When discussing the nature of our exports and imports, one of the ideas that immediately comes to mind is that Portugal exports some of its best human resources.
2011: Shortly explained, the Portuguese Government and the so-called troika (European Commission, International Monetary Fund and European Central Bank) started the application of the Memorandum of Understanding (MoU), translated into austerity policies that were implemented as a consequence of a 78 thousand million euros loan.
Also 2011: That was also the last year over the past 20 in which the trade balance registered a negative value. According to the predictions of the Bank of Portugal – a member of the ECB national banks network –, this scenario might again be a reality in 2020, mainly due to private consumption´s behaviour, as the goods and services balance will suffer a negative decrease of 0,4% of the GDP from 2019 to 2020.
Just like Culture has not reached the desired 1% of State Budget investment in 2019, the difference between what we export and import might not fulfil our hopes in 2020.
Hard political options arise when contemplating what to do under such budgetary constraints, particularly under the circumstances in which we lived in the past where the troika defined and delimited. Nevertheless, let us recall that, according to 2017 data, the current Portuguese interest payment expenditure is 73 times bigger than the current subsidies expenditure. Virtually, no country has 0 debt, but, as a principle, the lower it is, the freer a country is to implement social programmes, pursue public investments and incentivize private initiatives. So, are we taking a better approach towards achieving our priorities, or are our priorities wrong all along?
When discussing the nature of our exports and imports, one of the ideas that immediately comes to mind is that Portugal exports some of its best human resources (many educated in Portuguese public universities), while it mostly imports technology-related products. However, there is much more one can state, even if we take a narrow analysis.
Representing close to 60% of our total exports in 2018, European Union countries such as Germany (10%), Spain (12,8%), France (15,2%), the (soon to be old friend) United Kingdom (15,4%) and the United States of America (6,2%) are undoubtedly Portugal’s strongest trading partners, following a tendency that begun many years ago. In respect to imports, besides the previously stated partners, logically with distinct pieces of the pie, it is important to add The Netherlands and Italy as some of the main points of origin of our imported goods.
Apart from the record-breaker Tourism (representing more than 50% of total service exports), Portugal exports ores and metals (19,8%), machines (14,3%), agro-foods (12,3%) and chemicals and rubber (12,3%). But, for instance, we still have one of the highest quality shoe industries worldwide and we are the world´s leading cork producer. This cannot, per se, feed an entire exporting industry but can certainly open doors to gain even more foreign credibility and allow trade partners to trust us in different markets. As long as we first show them how trustable and high-quality we can be in our specialised areas, we might then be able to enter different markets overseas.

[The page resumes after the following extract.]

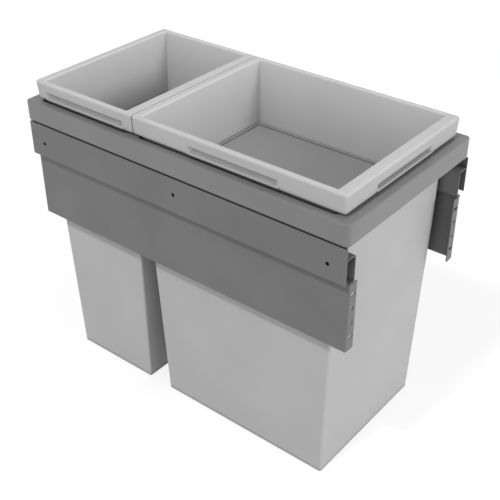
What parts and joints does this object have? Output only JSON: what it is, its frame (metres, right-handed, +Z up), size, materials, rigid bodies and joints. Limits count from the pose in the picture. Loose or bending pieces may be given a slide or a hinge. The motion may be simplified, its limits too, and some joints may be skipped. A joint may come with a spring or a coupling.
{
  "type": "pull-out waste bin frame",
  "caption": "Pull-out frame for a narrow kitchen base cabinet: bent steel side panels on full-extension ball runners carry a moulded ring, in which lidded waste bins hang one behind the other",
  "frame": {"origin": "middle of the unit's width and depth, at the height of the bins' undersides, with the unit pushed in", "axes": "X is the width between the two cabinet sides, -Y points out of the cabinet towards the door and +Z is up"},
  "size_m": [0.264, 0.505, 0.425],
  "materials": {
    "coated_steel": "mid-grey powder coat, satin, on bent sheet steel",
    "zinc_steel": "roll-formed strip with clear zinc plating, lightly greased",
    "ball_steel": "polished hard steel balls",
    "rivet_steel": "grey coated steel rivets",
    "buffer_rubber": "black rubber",
    "ring_plastic": "dark grey moulded plastic with a fine satin texture",
    "bin_plastic": "light grey moulded plastic, satin",
    "lid_plastic": "light grey moulded plastic, satin"
  },
  "bodies": {
    "cabinet_side": {"cabinet_rail_left": "coated_steel", "cabinet_rail_right": "coated_steel", "outer_runner_left": "zinc_steel", "outer_runner_right": "zinc_steel", "stop_buffer_left": "buffer_rubber", "stop_buffer_right": "buffer_rubber"},
    "outer_cages": {"outer_cage_left": "zinc_steel", "outer_cage_right": "zinc_steel", "outer_balls_left": "ball_steel", "outer_balls_right": "ball_steel"},
    "middle_runners": {"middle_runner_left": "zinc_steel", "middle_runner_right": "zinc_steel"},
    "inner_cages": {"inner_cage_left": "zinc_steel", "inner_cage_right": "zinc_steel", "inner_balls_left": "ball_steel", "inner_balls_right": "ball_steel"},
    "carriage": {"inner_runner_left": "zinc_steel", "inner_runner_right": "zinc_steel", "side_panel_left": "coated_steel", "side_panel_right": "coated_steel", "back_rail": "coated_steel", "back_rail_rivets": "rivet_steel", "ring_frame": "ring_plastic"},
    "large_bin": {"large_bin": "bin_plastic"},
    "small_bin": {"small_bin": "bin_plastic"},
    "large_lid": {"large_lid": "lid_plastic"},
    "small_lid": {"small_lid": "lid_plastic"}
  },
  "joints": [
    {"name": "pull_out", "type": "slide", "parent": "cabinet_side", "child": "carriage", "axis": [0, -1, 0], "range_m": [0, 0.48]},
    {"name": "middle_travel", "type": "slide", "parent": "cabinet_side", "child": "middle_runners", "axis": [0, -1, 0], "range_m": [0, 0.24]},
    {"name": "outer_cage_travel", "type": "slide", "parent": "cabinet_side", "child": "outer_cages", "axis": [0, -1, 0], "range_m": [0, 0.12]},
    {"name": "inner_cage_travel", "type": "slide", "parent": "cabinet_side", "child": "inner_cages", "axis": [0, -1, 0], "range_m": [0, 0.36]},
    {"name": "large_bin_lift", "type": "slide", "parent": "carriage", "child": "large_bin", "axis": [0, 0, 1], "range_m": [0, 0.43]},
    {"name": "small_bin_lift", "type": "slide", "parent": "carriage", "child": "small_bin", "axis": [0, 0, 1], "range_m": [0, 0.43]},
    {"name": "large_lid_lift", "type": "slide", "parent": "large_bin", "child": "large_lid", "axis": [0, 0, 1], "range_m": [0, 0.25]},
    {"name": "small_lid_lift", "type": "slide", "parent": "small_bin", "child": "small_lid", "axis": [0, 0, 1], "range_m": [0, 0.25]}
  ],
  "couplings": [
    {"joint": "middle_travel", "follows": "pull_out", "ratio": 0.5},
    {"joint": "outer_cage_travel", "follows": "pull_out", "ratio": 0.25},
    {"joint": "inner_cage_travel", "follows": "pull_out", "ratio": 0.75}
  ]
}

The nature of our imports is likewise that of our imports. However, one must note that out of our total service imports, 25,1% come from transports and 30,3% from tourism, as of 2018.
Recent data depicts that exports increased 3,2% and imports 10,9% in April when compared to the same month of 2018.

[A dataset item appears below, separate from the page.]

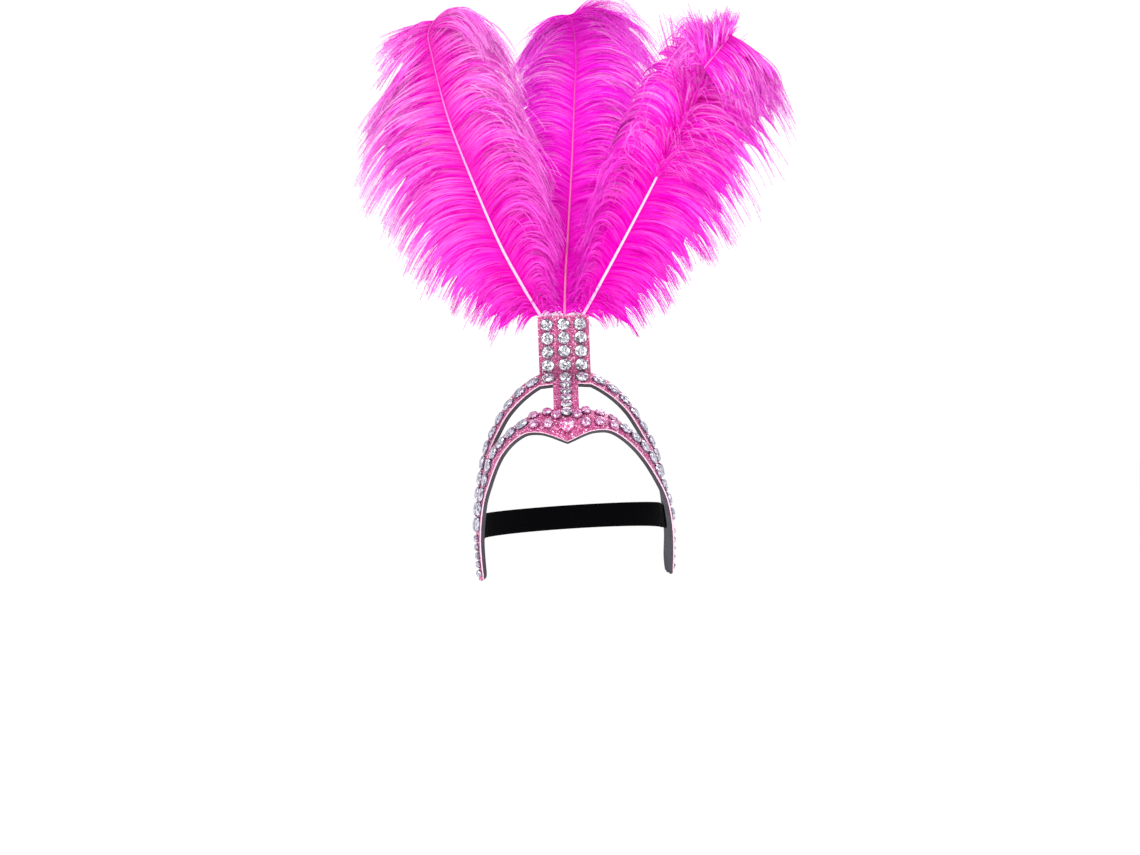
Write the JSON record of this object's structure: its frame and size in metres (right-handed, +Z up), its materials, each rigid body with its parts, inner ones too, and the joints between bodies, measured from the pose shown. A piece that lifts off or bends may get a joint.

The question remains: how can we be more competitive? Well, textbook answers suggest that R&D investment is always a good idea. And it is. Moreover, artificial intelligence and technological improvements that allow economies to become more digitally developed are a must for every country that wants to be competitive. But giving people the right tools not only to feel up to date but also to know how to dominate them is as important as having them. I believe our goal should not be to compete with Germany in producing machines. Instead, we should try to firstly strengthen smaller industries in which we have shown value and, only then, yes, be bold and take risks in other sectors.
Not wanting to plagiarize Milton Friedman in any way, I strongly believe that the social responsibility of any government is to increase general welfare by respecting principles of justice and equity, never compromising future generations with non-sense and non-viable projects, financially speaking. However, public entities must never forget the importance of allowing everyone’s self-determination, whether striving at their own businesses or writing about it.